Première
par Sylvestre Picard
Film de commande produit par la BBC l’an dernier à l’occasion du centenaire de l’armistice, Pour les soldats tombés a l’air d’un documentaire tout ce qu’il y a de plus normal. Des centaines de témoignages de soldats anglais sont lus par des acteurs âgés sur fond d’images d’archives souvent inédites et poignantes, mais colorisées et sonorisées pour les rendre plus « vraies ». Le procédé employé par Peter Jackson (et par tant d’autres sociétés de documentaires) pourrait donner matière à débat : ici, ce n’est pas le propos.

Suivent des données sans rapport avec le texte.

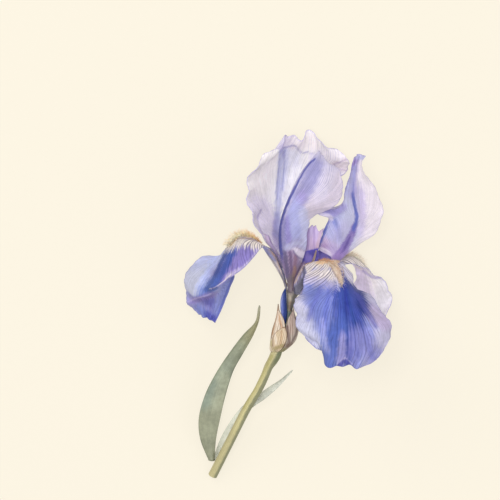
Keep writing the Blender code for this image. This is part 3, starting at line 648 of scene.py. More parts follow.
fallLeft = {
    **fall,
    "net": [
        [(-7.9, 1.3, -1.8), (-11, 12.5, -5), (-16, 24, -9), (-25, 29, -14), (-38, 27.5, -18),
         (-52, 22, -17), (-65, 20.8, -13), (-73, 12.5, -10), (-75, 2, -10), (-73.5, -6, -10),
         (-72.5, -10.5, -11), (-66, -14.5, -12)],
        [(-8.5, 1.2, -1.0), (-12.5, 11.3, -2.7), (-18.5, 22.8, -5), (-26.5, 31, -7), (-38, 33.5, -8),
         (-49, 24.5, -7), (-59, 17, -4), (-67.5, 7, -1), (-69.5, -3, -0.5), (-67, -8, -5), (-66.5, -12, -8),
         (-64, -17, -10)],
        [(-8.7, 1.2, 0), (-13.1, 10.2, 0), (-20, 21.3, 0), (-27.5, 31.6, 0.5), (-37.5, 35.4, 2),
         (-46.5, 28.5, 5), (-54, 15.5, 8), (-61.5, 3, 8), (-64, -3.6, 5), (-61, -6.5, -1),
         (-61, -12.5, -5.5), (-61, -18.2, -9)],
        [(-8.6, 1.2, 0.9), (-13, 11.3, 2.6), (-18.8, 22.5, 4.8), (-26, 30.5, 7), (-36, 29.5, 11.5),
         (-44, 21.5, 15), (-51.5, 11.5, 16.5), (-59.2, 1.5, 12.5), (-57, -2, 6), (-52, -1, -1),
         (-54.5, -11, -5.5), (-58, -19.6, -8.8)],
        [(-8.2, 1.3, 1.7), (-12, 12.4, 4.4), (-17, 23.6, 8), (-24, 28, 11.5), (-30, 21.5, 16.5),
         (-38, 13.2, 20), (-47.5, 6.4, 21.5), (-57.5, 1.2, 16.5), (-50.5, 6.5, 8.5), (-43, 9.6, 0),
         (-48.5, -7, -5), (-55, -21.3, -8.5)],
    ],
    "cells": (110, 230), "ruffle": (0.8, 6), "topSide": 1, "branches": (0.55, 11, 1.3, 13, 18, 25),
    "top": {"ground": (160, 164, 208), "veins": 0.3, "rim": ((134, 132, 196), 0.8, 0.6), "strokes": [
        ([(-66, 15), (-70, 5), (-68, -2)], 12, 8, (196, 200, 220), 0.95, 0.3, (0.3, 0.72)),
        ([(-50, 24), (-58, 22.5), (-66, 17)], 1.5, 5, (168, 176, 220), 0.55, None, (0.3, 0.72)),
        ([(-53, 20), (-57, 12), (-62, 3)], 4, 4.5, (192, 204, 252), 0.9, None, (0.3, 0.72)),
        ([(-34, 25), (-41, 18), (-48, 11)], 10, 6, (134, 120, 188), 0.9, 0.4, (0.2, 0.7)),
        # dark blue along the ridge: the fall's own blue, deepened as painted shade on the near side of the
        # fold
        ([(-43.5, 26), (-47.5, 18), (-53, 8), (-58, 1.5)], 2.4, 2.8, (64, 88, 168), 0.95, 0.4, (0.3, 0.74)),
        ([(-47.3, 25.4), (-51, 19), (-54, 12), (-57, 6), (-60, 1)], 1.2, 1.4, (34, 62, 142), 0.9, None,
         (0.3, 0.74)),
        ([(-58, 3), (-62, -2)], 4, 4, (84, 108, 186), 0.8, None, (0.4, 0.76)),
        ([(-27, 25), (-30, 20), (-36, 14.5), (-45, 9.5)], 1.4, 2.2, (198, 188, 218), 0.8, None,
         (0.2, 0.62)),
        ([(-44.5, 29), (-40, 31), (-34, 31.2), (-27.5, 29.2)], 3, 3, (238, 230, 222), 1, 1, None, 2.4),
        ([(-45, 10), (-50, 5.5), (-55, 2), (-58.6, 0.8)], (0.25, 0.1), 0.4, (228, 220, 214), 0.75, 0,
         (0.5, 0.7)),
        ([(-45, 31), (-41, 35.5), (-36, 36.5), (-28, 34.5), (-24.5, 31.5)], 2.6, 1.2, (244, 226, 190), 0.9,
         0.1),
        ([(-45.5, 29), (-41, 33), (-35, 33.6), (-27, 31.8)], 0.35, 0.5, (150, 110, 80), 0.5),
        # painted shade: the down-turned end of the blade, below the fold, in deeper violet
        ([(-62, -9), (-57, -16), (-54, -19)], 9, 6, (100, 98, 174), 0.9, 0.5, (0.76, 1)),
        ([(-46, 4), (-49, -5), (-53, -14)], 5, 3.5, (140, 148, 206), 0.9, 0.4, (0.72, 1)),
        ([(-43.5, 9), (-47, 0), (-51, -10), (-53.5, -18)], 0.8, 0.8, (92, 106, 186), 0.7, None, (0.74, 1)),
        ([(-74, -8), (-69, -11), (-65, -13)], 4, 5, (164, 162, 214), 0.8, None, (0.74, 1), 0.2),
        ([(-69, -7), (-62, -4.5), (-57, -3)], 2, 2, (146, 128, 194), 0.6),
        # painted highlight: a thin pale line along the ridge of the fold at the tip
        ([(-74, -8.5), (-68, -5.6), (-62, -4), (-58, -2.4)], 0.3, 0.6, (196, 186, 222), 0.5),
        ([(-64, -14), (-61, -17)], 2, 4, (104, 128, 200), 0.6, None, (0.8, 1)),
        ([(-58, -18), (-55, -20.5)], 3, 3, (80, 84, 174), 0.8, None, (0.8, 1)),
    ]},
    "below": {"ground": (192, 188, 236), "veins": 0.4, "rim": ((132, 124, 196), 0.8, 0.6), "strokes": [
        ([(-28, 30), (-38, 33), (-47, 28), (-54, 15), (-61, 3)], (3, 0.8), 1.6, (192, 184, 166), 0.7),
        # the claw's pale colour, painted lighter than it is to make up for the shade on its steep sides
        ([(-10, 5), (-16, 16), (-24, 27)], 8, 4, (244, 232, 230), 0.95, 0.6, (0, 0.3)),
        ([(-9, 2), (-11, 7)], 3, 3, (140, 134, 140), 0.8, None, (0, 0.3)),
        ([(-24, 27), (-20, 25), (-16, 21)], 3, 1.6, (150, 158, 226), 0.85, None, (0, 0.3)),
        ([(-11, 11), (-14, 17), (-17, 22), (-20, 25.5)], 0.7, 0.9, (176, 150, 136), 0.55, None, (0, 0.3)),
        ([(-9, 8), (-12, 14), (-15, 21), (-18, 25), (-23, 30.5)], 0.9, 0.7, (190, 148, 102), 0.85, None,
         (0, 0.3)),
        ([(-10, 5), (-15, 15), (-20, 22), (-25, 27)], 0.3, 0.6, (110, 106, 140), 0.5, None, (0, 0.3)),
    ]},
}
makeSheet("leftFall", fallLeft, "fall_left")

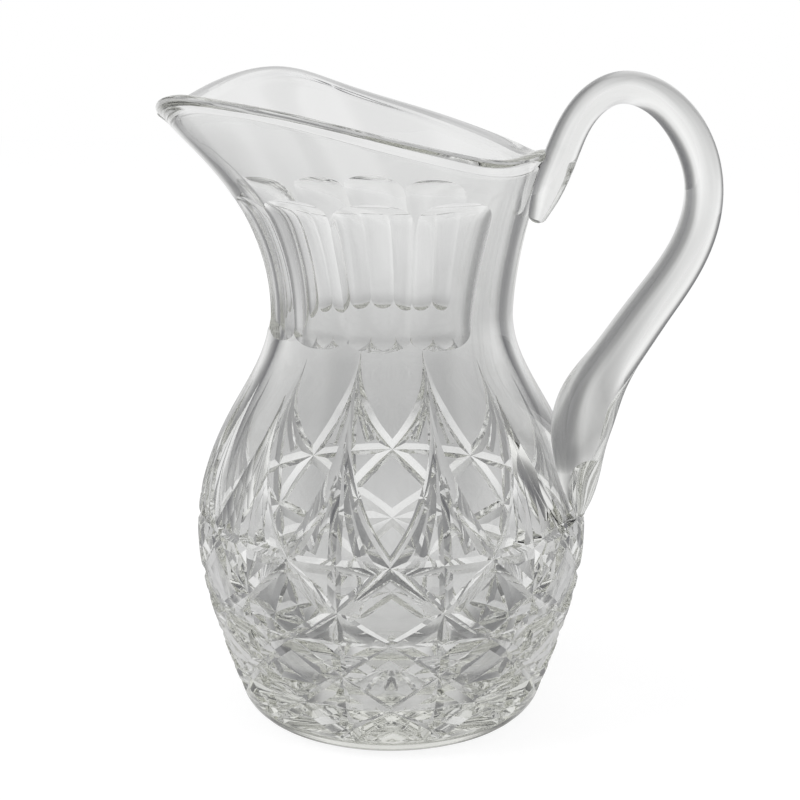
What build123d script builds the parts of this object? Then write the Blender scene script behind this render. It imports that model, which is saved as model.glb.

Avec l’aide de ses techniciens du studio de postproduction Weta (qui sont en ce moment au boulot pour restaurer de la même façon cinquante-cinq heures de film, inédites, sur le making of de l’enregistrement du Let it be des Beatles en 1969), Jackson s’approprie son matériau pour en faire un film de fiction, son film sur la Première Guerre mondiale. Il fait du cinéma, aussi vrai que son faux documentaire, Forgotten Silver, consacré à un pionnier imaginaire du cinoche néo-zélandais. C’est donc un récit, forcément orienté, mais littéralement bouleversant, qui rend hommage à l’expérience de ces fantassins plongés dans l’enfer de la Grande Guerre. Le mélange des affiches de propagande (permettant un clin d’oeil savant à King Kong) et des images retravaillées donnent un aspect inédit à 14-18. Le ciel n’a jamais été si bleu, l’herbe si verte, le sang si rouge.